The ``btest-diff`` and ``btest-diff-cut`` commands support ``TEST_DIFF_CANONFIER``
to *canonify* a baseline, i.e., normalize content that will change from invocation
to invocation. It defaults to ``testing/scripts/diff-canonifier``, which is set in
``testing/btest/btest.cfg`` and canonifies timestamps to a ``XXXX.XXX`` pattern.


Verification
------------

Always verify that new tests pass by running them with ``btest -d path/to/test``
in the top-level ``testing/btest`` directory. Ensure all required files are included
in a commit and PR submission (new PCAP files, new baselines, new tests).

Finally, also verify that all tests still pass by running ``btest -d -j`` in the
top-level ``testing/btest`` directory. When adding new scripts or fields to record
types, some tests in ``./coverage`` require updates. To only run the coverage
tests, pass the directory to btest: ``btest -d -j ./coverage``.

To update baselines, run ``btest -d -U path/to/test``. Note that this batch
updates all ``btest-diff`` and ``btest-diff-cut`` baselines at once.
Use ``btest -d -u`` for interactive prompts.
In either case, verify with ``git diff`` or ``git diff --word-diff`` after
running an update to validate the baseline changes are reasonable.

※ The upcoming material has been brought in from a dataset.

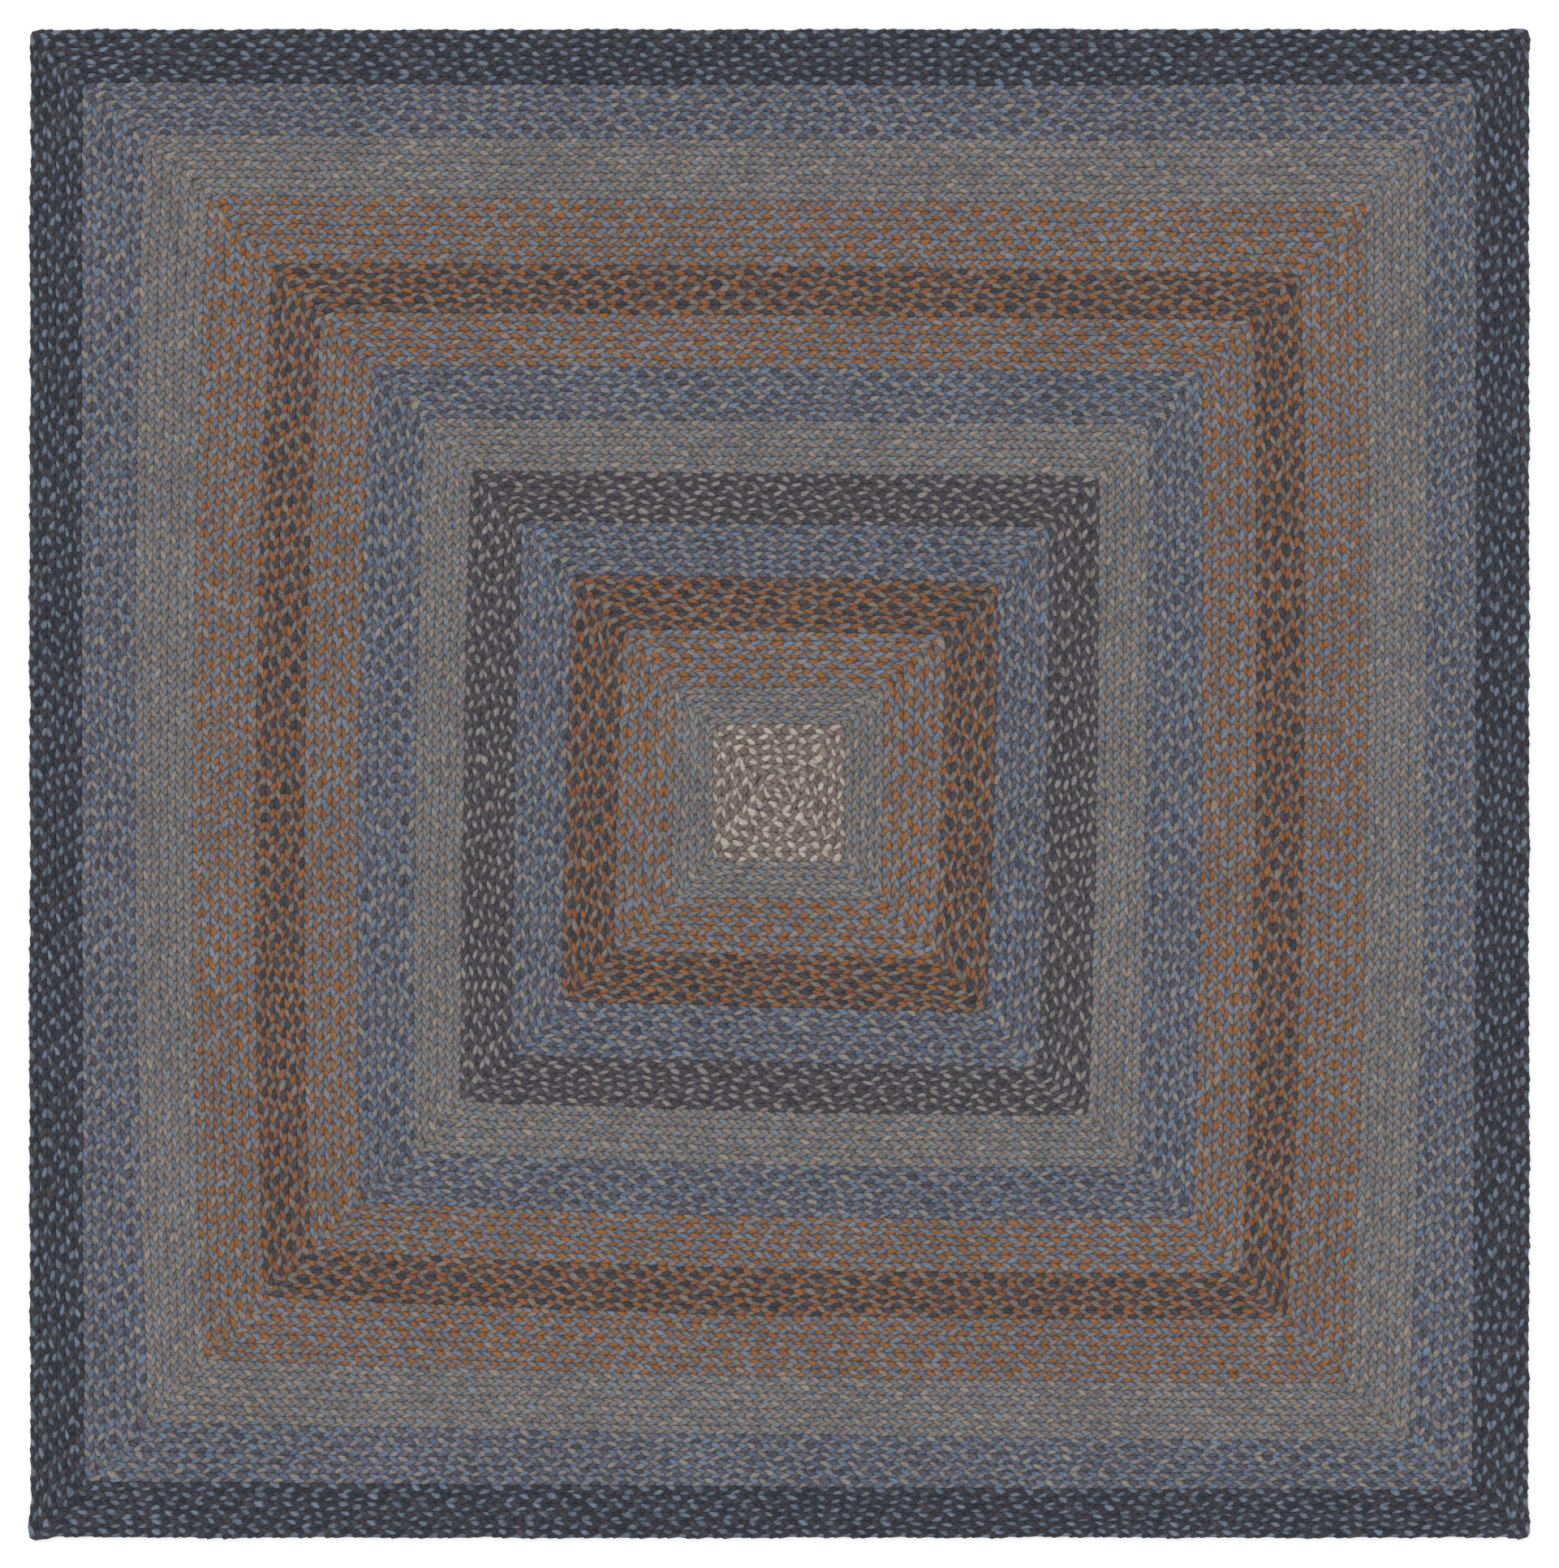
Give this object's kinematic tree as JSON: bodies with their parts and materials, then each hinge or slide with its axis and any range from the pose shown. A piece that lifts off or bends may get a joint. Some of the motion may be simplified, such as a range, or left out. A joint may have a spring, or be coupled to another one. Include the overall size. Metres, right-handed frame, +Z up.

To run all tests with ZAM, use ``btest -d -j -a zam``. Look into btest's
environment concept and check ``testing/btest/btest.cfg`` for the extra
environment variables and settings used for running tests under ZAM.


Non-PCAP Tests
--------------

Note that not all tests are packet trace based. Many of the cluster tests instead
use ``btest-bg-run``, ``btest-bg-wait`` and remote events for testing. Review them
first if you work on cluster functionality. There are also the ``./bifs`` and
``./language`` directories that usually do not involve packet traces unless
required for driving network time for timer or table expiration testing.
Deep dive into tests if you need to learn how exactly they work.